— What is needed —
Write out each line in which the string "scene" is present.

— Information provided —
━━━━━━
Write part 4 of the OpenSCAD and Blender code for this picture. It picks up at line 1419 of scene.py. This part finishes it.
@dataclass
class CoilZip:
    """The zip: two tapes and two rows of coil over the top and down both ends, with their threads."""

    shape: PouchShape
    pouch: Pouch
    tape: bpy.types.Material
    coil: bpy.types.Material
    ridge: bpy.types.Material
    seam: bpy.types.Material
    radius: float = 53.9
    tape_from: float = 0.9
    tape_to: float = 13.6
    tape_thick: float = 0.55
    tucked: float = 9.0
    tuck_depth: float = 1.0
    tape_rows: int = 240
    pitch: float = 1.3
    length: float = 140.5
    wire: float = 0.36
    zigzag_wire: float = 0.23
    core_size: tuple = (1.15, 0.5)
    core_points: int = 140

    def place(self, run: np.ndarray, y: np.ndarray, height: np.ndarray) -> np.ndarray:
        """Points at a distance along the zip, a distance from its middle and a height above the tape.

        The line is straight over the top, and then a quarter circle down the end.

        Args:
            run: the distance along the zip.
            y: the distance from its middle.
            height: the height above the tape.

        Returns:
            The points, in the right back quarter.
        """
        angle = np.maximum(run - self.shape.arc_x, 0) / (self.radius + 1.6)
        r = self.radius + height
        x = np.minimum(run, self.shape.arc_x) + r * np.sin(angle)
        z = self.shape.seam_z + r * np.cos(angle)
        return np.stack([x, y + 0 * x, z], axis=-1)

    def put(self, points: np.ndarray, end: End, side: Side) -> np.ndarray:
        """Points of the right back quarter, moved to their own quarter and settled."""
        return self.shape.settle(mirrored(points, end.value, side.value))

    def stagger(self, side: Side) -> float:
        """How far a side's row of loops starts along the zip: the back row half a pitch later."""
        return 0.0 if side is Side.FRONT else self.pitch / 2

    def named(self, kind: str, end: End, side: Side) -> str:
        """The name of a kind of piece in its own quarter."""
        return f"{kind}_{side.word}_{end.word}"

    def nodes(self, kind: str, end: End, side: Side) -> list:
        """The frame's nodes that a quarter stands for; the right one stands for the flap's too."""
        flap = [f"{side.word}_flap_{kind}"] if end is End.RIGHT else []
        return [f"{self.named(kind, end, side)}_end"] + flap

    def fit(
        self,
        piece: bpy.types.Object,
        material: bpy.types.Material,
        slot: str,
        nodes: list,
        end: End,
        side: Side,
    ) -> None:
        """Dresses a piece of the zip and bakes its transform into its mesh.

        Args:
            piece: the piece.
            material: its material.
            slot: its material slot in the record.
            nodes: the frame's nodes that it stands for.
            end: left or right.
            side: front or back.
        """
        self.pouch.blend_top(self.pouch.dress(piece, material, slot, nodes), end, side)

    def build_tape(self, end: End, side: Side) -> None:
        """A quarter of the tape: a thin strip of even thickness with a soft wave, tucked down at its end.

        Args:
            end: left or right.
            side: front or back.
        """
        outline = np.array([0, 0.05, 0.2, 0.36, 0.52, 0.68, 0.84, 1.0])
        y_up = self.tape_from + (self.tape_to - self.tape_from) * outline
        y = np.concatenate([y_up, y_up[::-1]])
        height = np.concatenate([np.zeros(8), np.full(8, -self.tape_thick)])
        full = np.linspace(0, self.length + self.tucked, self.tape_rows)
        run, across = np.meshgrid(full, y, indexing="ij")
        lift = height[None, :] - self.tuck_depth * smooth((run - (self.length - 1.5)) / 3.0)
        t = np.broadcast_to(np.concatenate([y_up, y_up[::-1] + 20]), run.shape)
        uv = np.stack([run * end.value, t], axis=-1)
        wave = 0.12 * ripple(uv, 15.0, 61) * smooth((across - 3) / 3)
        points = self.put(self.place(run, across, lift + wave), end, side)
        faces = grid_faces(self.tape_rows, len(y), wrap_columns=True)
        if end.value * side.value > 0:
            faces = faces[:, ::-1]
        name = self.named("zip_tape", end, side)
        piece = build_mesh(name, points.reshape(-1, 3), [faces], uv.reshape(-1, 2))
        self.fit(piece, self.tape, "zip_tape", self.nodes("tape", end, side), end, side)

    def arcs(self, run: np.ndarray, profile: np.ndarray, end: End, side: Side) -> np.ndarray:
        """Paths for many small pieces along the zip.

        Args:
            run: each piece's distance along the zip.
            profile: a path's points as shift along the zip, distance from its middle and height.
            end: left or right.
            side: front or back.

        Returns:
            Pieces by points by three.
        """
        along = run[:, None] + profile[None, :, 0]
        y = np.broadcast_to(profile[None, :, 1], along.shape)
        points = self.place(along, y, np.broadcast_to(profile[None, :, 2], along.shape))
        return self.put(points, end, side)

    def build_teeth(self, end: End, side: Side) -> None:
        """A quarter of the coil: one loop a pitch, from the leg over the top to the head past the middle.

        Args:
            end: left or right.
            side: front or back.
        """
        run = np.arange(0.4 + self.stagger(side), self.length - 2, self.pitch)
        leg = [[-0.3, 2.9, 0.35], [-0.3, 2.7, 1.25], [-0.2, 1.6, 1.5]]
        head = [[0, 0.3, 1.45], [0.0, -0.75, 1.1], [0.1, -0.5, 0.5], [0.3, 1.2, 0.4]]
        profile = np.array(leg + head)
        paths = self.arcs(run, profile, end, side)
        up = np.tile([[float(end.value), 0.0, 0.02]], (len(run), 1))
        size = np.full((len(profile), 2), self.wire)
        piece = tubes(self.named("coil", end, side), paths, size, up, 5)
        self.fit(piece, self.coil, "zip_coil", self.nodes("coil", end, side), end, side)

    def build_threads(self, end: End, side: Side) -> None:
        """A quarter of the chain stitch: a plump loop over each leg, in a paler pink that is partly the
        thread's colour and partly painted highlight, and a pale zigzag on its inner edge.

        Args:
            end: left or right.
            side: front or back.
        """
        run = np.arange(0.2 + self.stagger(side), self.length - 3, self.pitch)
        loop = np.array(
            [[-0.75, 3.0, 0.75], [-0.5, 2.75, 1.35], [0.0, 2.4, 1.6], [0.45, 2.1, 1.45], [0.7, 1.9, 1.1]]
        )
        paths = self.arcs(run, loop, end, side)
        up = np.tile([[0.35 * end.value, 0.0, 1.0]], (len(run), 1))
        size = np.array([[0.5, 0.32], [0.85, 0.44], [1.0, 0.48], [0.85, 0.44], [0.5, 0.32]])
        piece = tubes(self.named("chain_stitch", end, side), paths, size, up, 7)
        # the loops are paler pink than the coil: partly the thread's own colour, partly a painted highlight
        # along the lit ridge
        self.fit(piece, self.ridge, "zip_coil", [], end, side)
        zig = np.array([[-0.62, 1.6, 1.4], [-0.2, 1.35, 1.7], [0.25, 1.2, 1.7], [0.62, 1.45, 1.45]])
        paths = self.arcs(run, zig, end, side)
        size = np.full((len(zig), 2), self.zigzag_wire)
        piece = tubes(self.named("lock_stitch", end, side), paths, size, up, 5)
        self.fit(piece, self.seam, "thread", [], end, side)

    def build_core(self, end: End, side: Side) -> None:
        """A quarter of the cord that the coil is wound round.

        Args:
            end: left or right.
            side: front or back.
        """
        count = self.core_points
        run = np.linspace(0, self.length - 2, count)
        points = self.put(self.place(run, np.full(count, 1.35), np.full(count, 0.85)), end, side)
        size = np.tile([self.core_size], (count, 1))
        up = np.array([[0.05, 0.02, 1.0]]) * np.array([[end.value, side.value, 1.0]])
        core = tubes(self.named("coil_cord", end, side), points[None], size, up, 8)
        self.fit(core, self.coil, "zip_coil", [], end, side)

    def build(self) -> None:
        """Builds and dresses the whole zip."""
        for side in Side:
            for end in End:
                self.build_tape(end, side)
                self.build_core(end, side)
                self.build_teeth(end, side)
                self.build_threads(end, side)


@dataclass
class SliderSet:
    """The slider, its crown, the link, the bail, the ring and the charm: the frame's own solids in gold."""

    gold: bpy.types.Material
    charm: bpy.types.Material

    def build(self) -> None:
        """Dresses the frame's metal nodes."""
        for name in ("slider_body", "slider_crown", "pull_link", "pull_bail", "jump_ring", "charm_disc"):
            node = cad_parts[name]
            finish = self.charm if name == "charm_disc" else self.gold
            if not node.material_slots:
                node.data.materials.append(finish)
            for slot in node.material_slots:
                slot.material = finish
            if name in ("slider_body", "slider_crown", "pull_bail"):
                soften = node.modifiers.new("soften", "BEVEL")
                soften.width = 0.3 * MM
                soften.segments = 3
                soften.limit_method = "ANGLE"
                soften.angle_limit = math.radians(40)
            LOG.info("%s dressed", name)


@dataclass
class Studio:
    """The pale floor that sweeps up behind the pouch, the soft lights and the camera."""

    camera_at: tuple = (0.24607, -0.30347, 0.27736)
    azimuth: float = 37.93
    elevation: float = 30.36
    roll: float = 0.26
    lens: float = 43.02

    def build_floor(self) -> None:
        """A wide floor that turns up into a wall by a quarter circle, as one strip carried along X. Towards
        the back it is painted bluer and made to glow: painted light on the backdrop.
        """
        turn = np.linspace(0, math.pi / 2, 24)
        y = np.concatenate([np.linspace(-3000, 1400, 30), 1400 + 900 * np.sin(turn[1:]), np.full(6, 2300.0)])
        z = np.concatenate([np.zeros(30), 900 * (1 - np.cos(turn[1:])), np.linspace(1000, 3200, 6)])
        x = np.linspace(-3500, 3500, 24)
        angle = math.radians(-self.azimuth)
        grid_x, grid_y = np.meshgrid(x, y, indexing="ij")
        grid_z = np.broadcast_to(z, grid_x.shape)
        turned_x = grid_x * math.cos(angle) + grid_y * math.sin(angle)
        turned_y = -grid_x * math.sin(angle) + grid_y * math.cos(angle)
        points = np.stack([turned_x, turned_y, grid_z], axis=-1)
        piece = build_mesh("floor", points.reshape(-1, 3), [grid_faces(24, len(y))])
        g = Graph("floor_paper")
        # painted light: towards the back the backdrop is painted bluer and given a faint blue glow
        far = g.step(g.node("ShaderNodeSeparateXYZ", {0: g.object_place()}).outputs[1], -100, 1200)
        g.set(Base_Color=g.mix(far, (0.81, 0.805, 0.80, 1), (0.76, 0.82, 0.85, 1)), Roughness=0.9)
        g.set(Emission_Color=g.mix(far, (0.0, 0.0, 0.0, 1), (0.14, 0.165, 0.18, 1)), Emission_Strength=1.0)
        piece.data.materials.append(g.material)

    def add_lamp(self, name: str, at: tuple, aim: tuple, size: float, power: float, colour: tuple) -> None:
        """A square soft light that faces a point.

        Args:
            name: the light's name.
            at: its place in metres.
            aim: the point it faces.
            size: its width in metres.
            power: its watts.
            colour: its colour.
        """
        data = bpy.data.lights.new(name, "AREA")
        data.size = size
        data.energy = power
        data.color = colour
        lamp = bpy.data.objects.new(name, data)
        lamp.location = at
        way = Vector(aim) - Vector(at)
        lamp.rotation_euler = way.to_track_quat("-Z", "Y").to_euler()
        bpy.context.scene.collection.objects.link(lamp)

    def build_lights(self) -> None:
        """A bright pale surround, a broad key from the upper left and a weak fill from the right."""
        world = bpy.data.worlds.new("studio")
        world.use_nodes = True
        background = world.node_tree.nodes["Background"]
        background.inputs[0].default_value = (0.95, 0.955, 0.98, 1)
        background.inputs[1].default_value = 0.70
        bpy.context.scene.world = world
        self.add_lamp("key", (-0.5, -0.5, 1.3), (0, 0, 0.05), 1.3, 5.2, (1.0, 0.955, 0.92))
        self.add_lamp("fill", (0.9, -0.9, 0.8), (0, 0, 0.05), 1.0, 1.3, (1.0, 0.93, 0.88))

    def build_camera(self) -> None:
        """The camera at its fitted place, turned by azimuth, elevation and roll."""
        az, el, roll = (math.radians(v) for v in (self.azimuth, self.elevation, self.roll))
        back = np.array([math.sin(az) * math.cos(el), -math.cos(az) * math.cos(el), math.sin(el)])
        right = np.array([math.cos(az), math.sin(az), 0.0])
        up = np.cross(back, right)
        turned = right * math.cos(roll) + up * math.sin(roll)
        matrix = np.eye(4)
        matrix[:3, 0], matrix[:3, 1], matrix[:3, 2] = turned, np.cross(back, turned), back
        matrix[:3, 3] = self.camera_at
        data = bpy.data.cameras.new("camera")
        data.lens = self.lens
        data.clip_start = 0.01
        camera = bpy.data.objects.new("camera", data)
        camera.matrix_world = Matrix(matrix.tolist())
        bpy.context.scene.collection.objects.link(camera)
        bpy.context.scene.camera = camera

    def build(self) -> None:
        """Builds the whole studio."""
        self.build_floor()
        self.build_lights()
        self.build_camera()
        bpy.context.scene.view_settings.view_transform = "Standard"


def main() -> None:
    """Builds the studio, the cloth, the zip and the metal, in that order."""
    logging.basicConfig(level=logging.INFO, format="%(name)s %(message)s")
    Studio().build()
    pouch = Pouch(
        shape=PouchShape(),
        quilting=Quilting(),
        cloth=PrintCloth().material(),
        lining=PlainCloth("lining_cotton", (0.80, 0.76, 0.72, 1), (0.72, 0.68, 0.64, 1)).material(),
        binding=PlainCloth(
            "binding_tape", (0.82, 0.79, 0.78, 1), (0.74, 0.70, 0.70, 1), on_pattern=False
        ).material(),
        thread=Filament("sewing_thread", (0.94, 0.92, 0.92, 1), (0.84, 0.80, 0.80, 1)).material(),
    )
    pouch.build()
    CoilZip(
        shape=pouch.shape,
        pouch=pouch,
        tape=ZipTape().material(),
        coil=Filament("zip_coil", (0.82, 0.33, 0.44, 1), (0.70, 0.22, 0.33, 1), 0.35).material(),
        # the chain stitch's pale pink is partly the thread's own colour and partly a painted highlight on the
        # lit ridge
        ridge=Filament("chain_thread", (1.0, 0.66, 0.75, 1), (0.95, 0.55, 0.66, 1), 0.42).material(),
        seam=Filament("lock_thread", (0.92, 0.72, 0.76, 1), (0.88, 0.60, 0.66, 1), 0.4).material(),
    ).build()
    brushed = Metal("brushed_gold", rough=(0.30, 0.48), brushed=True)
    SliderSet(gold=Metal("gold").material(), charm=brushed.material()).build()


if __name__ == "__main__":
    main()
━━━━━━
— Finished task —
Write part 4 of the OpenSCAD and Blender code for this picture. It picks up at line 1419 of scene.py. This part finishes it.
        bpy.context.scene.collection.objects.link(lamp)
        bpy.context.scene.world = world
        bpy.context.scene.collection.objects.link(camera)
        bpy.context.scene.camera = camera
        bpy.context.scene.view_settings.view_transform = "Standard"